Britain and rescue : government policy and the Jewish refugees, 1942-1943

Packer, Diana January 2017 (has links)
This thesis is an analysis of the initial responses of the British government to the Holocaust focusing on refugee policy. In particular, it seeks to re-examine the role of anti-Semitism as an influencing factor on government decision-making and argues that current historiography underplays that influence. It will argue that the government's fear of anti-Semitism itself betrayed some anti-Jewish assumptions. These fears were used as a means to counter demands for rescue, as the government wanted to ensure that its immigration policies were unchanged and continued to be exclusionary. The thesis also examines how the leaders of the Anglo-Jewish community responded to, and engaged with, these policies. This study is based on extensive archival research and makes a detailed analysis of both government and private papers including correspondence from Eleanor Rathbone, William Temple, The Board of Deputies of British Jews and Rabbi Schonfeld. Other resources have included newspapers - The Times, The Jewish Chronicle and the Guardian - contemporary accounts in books and magazines, parliamentary speeches as well as material fron the Parliamentary Committee on Refugees. The thesis is arranged into a series of case studies that exemplify the complexity of responses to Nazi anti-Jewish policy but also draw attention to significant continuities in exclusionary thinking.

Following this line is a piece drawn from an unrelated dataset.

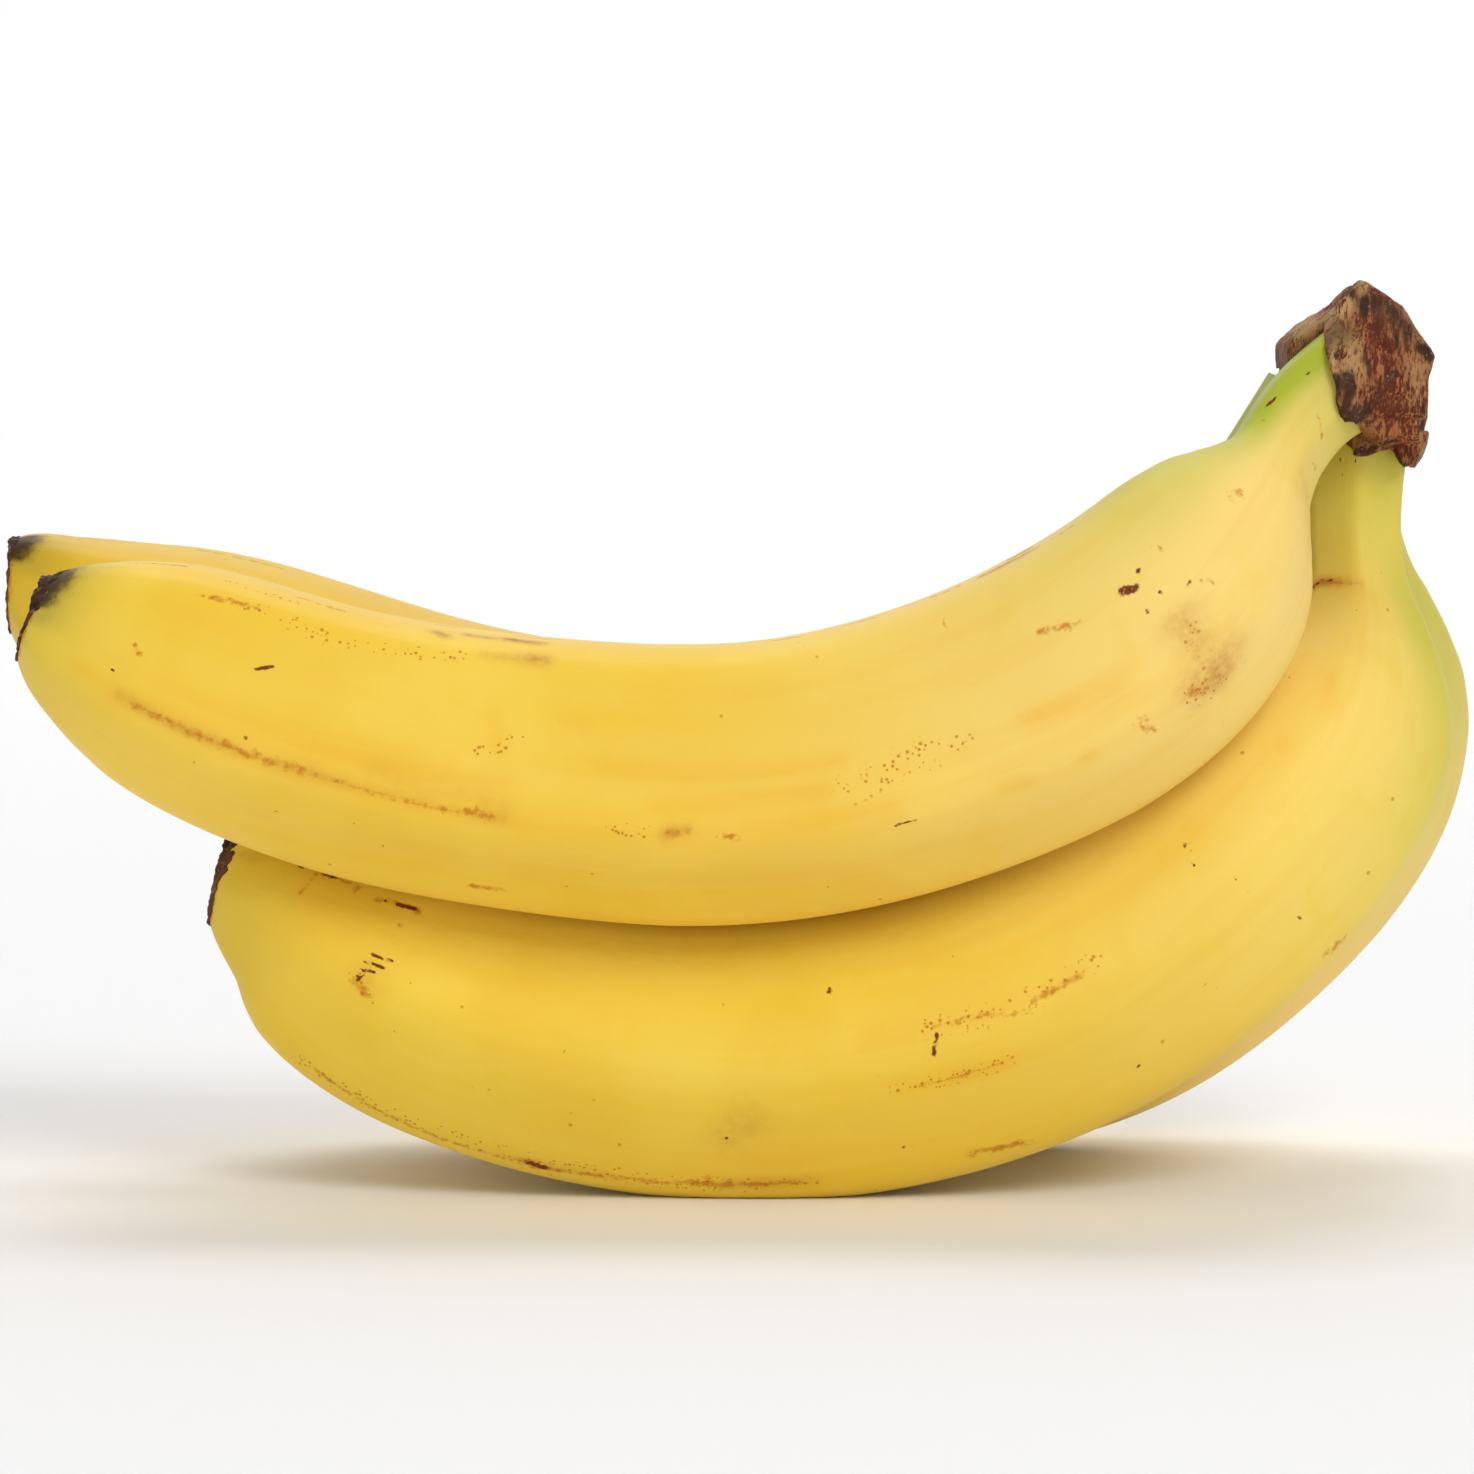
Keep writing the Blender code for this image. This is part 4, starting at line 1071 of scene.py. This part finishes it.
def makeStage():
    profile = [(stage["front"], 0.0), (stage["bend"], 0.0)]
    for i in range(1, stage["bendSteps"] + 1):
        turn = math.pi / 2 * i / stage["bendSteps"]
        profile.append((stage["bend"] + stage["bendRadius"] * math.sin(turn),
                        stage["bendRadius"] * (1 - math.cos(turn))))
    profile.append((profile[-1][0], stage["height"]))
    half = stage["width"] / 2
    points = []
    for y, z in profile:
        points += [(x, y, z - stage["below"]) for x in (-half, half)]
    faces = [(2 * i, 2 * i + 1, 2 * i + 3, 2 * i + 2) for i in range(len(profile) - 1)]
    mesh = bpy.data.meshes.new("paleFloor")
    mesh.from_pydata(points, [], faces)
    for face in mesh.polygons:
        face.use_smooth = True
    floor = addObject("paleFloor", mesh)
    material, _, shader = newMaterial("paleFloor")
    shader.inputs["Base Color"].default_value = (*stage["floorColour"], 1.0)
    shader.inputs["Roughness"].default_value = 0.9
    mesh.materials.append(material)
    floor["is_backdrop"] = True


def aimAt(thing, target):
    thing.rotation_euler = (Vector(target) - thing.location).to_track_quat("-Z", "Y").to_euler()


def makeLight(name, place, power, size, aim=(0.0, 0.0, 0.05)):
    light = bpy.data.lights.new(name, "AREA")
    light.shape = "DISK"
    light.energy = power
    light.size = size
    lamp = addObject(name, light)
    lamp.location = place
    aimAt(lamp, aim)


def makeCamera():
    tilt = math.radians(stage["elevation"])
    target = Vector(stage["target"]) * mm
    camera = addObject("camera", bpy.data.cameras.new("camera"))
    camera.data.lens = stage["lens"]
    camera.data.sensor_width = 36.0
    camera.data.clip_start = 0.05
    camera.data.clip_end = 30.0
    camera.location = target + Vector((0.0, -math.cos(tilt), math.sin(tilt))) * stage["distance"]
    aimAt(camera, target)
    scene.camera = camera


makeStage()
makeLight("key", stage["keyPlace"], stage["keyPower"], stage["keySize"])
makeLight("fill", stage["fillPlace"], stage["fillPower"], stage["fillSize"])
makeLight("backdropLight", stage["backPlace"], stage["backPower"], stage["backSize"], stage["backAim"])
makeCamera()
world = bpy.data.worlds.new("studio")
world.use_nodes = True
world.node_tree.nodes["Background"].inputs["Color"].default_value = (1.0, 1.0, 1.0, 1.0)
world.node_tree.nodes["Background"].inputs["Strength"].default_value = stage["worldStrength"]
scene.world = world
scene.view_settings.view_transform = "Standard"
print("stage set")

bpy.context.view_layer.update()
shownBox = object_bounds()
for label, box in (("cad", cadBox), ("visual", shownBox)):
    print(label, [round(v / mm, 2) for corner in box for v in corner])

The first chapter considers the Evian Conference and argues that the government only ever intended that the conference should end with no change to its immigration policies. Chapters Two and Three consider the government response to schemes for the rescue of children in France in 1942 and Bulgaria in 1943 and argue that such rescue schemes were little more than a charitable façade. The thesis ends by looking critically at the Bermuda Conference and its aftermath in 1943 and ultimately concludes that the government remit at Bermuda was similar to the Evian Conference: public expression of noble sentiments with no intention of easing the immigration laws or providing assistance to Jewish refugees trapped in Nazi Europe, the approach which defined British government attitudes throughout.